L’expédition de Namsos
De la campagne de Norvège on n’avait guère connu jusqu’ici en France que l’opération couronnée de succès de Narvik. Sur l’opération initiale orientée vers la Norvège centrale et qui avait abouti à un échec complet un voile pudique paraissait jeté. Elle avait cependant été conçue comme la principale par le commandement britannique chargé de la conduite de la guerre sur le théâtre de la mer du Nord. Elle visait à prendre Trondjheim par un forcement du fjord, confié à la marine anglaise, et par un double débarquement de forces terrestres à Namsos et à Andalsness. Seul, ou à peu près, M. Churchill en avait fait mention dans ses Mémoires ; rien n’avait été écrit par les participants français.

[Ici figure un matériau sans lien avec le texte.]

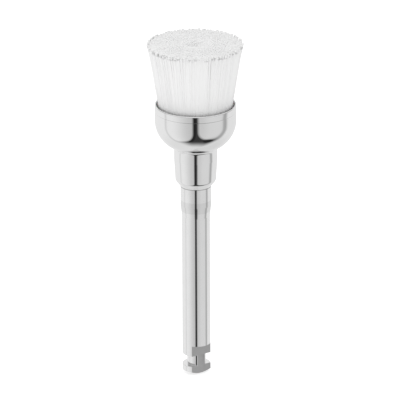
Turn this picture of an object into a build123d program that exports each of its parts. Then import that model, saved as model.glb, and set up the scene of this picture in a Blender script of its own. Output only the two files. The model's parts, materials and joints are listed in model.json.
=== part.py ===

La belle publication, illustrée de photographies, de M. Olivier Nesque comble cette lacune : elle donne sur l’expédition de Namsos à laquelle prit part le corps français des renseignements de première main. L’auteur, dont le pseudonyme cache une personnalité des lettres, a vécu les événements et en fait un récit détaillé et vivant. C’est la partie centrale de son livre et la plus attachante. D’autre part, le général Audet, qui commandait le corps expéditionnaire français de Scandinavie, a donné à l’ouvrage une substantielle préface, où il précise les conditions dans lesquelles s’est engagée, déroulée et dénouée l’affaire de Namsos. Le livre a donc une valeur documentaire certaine.
Il s’en dégage que l’intervention en Scandinavie imposée, au fond, aux alliés franco-britanniques par la nécessité de sortir de l’immobilité à laquelle ils étaient condamnés au début de 1940 sur la frontière française aurait pu conduire à des résultats positifs s’ils avaient agi avec rapidité et décision. Mais ils furent retardés par les délais nécessaires à l’équipement de leurs troupes pour une campagne en pays nordiques et ils hésitèrent à violer la neutralité déclarée de la Suède et de la Norvège sans un appel de la Finlande, qui ne vint jamais. En sorte que l’expédition n’était pas encore partie quand les hostilités cessèrent entre la Russie et la Finlande.
Ce fut le prétexte pour le Comité de guerre anglais, qui n’avait jamais été très chaud pour l’entreprise Scandinave, d’y renoncer contre l’avis du gouvernement et du commandement français. Renoncement temporaire mais fatal car, un mois plus tard, quand l’expédition de nouveau décidée allait prendre la mer pour mettre fin à l’exportation des minerais suédois par les eaux territoriales de la Norvège, les Allemands prenaient possession des aérodromes et des ports de ce pays. Dès lors les alliés, qui avaient compté prendre pied sans obstacle en Norvège, y trouvèrent, à défaut de troupes terrestres nombreuses, l’aviation allemande déjà installée en force. Et cette aviation, agissant en pleine puissance, sans opposition possible de la part des Alliés, suffit à empêcher ceux-ci de s’implanter sur la côte norvégienne. La marine britannique recula devant les risques d’un forcement du fjord de Trondjheim et les corps expéditionnaires débarqués à Namsos et à Andalsness durent promptement être rembarqués. L’action se reporte sur Narvik moins accessible à l’aviation allemande et aboutit à la prise de la ville : succès sans lendemain mais qui terminait au moins avec honneur la malheureuse campagne de Norvège.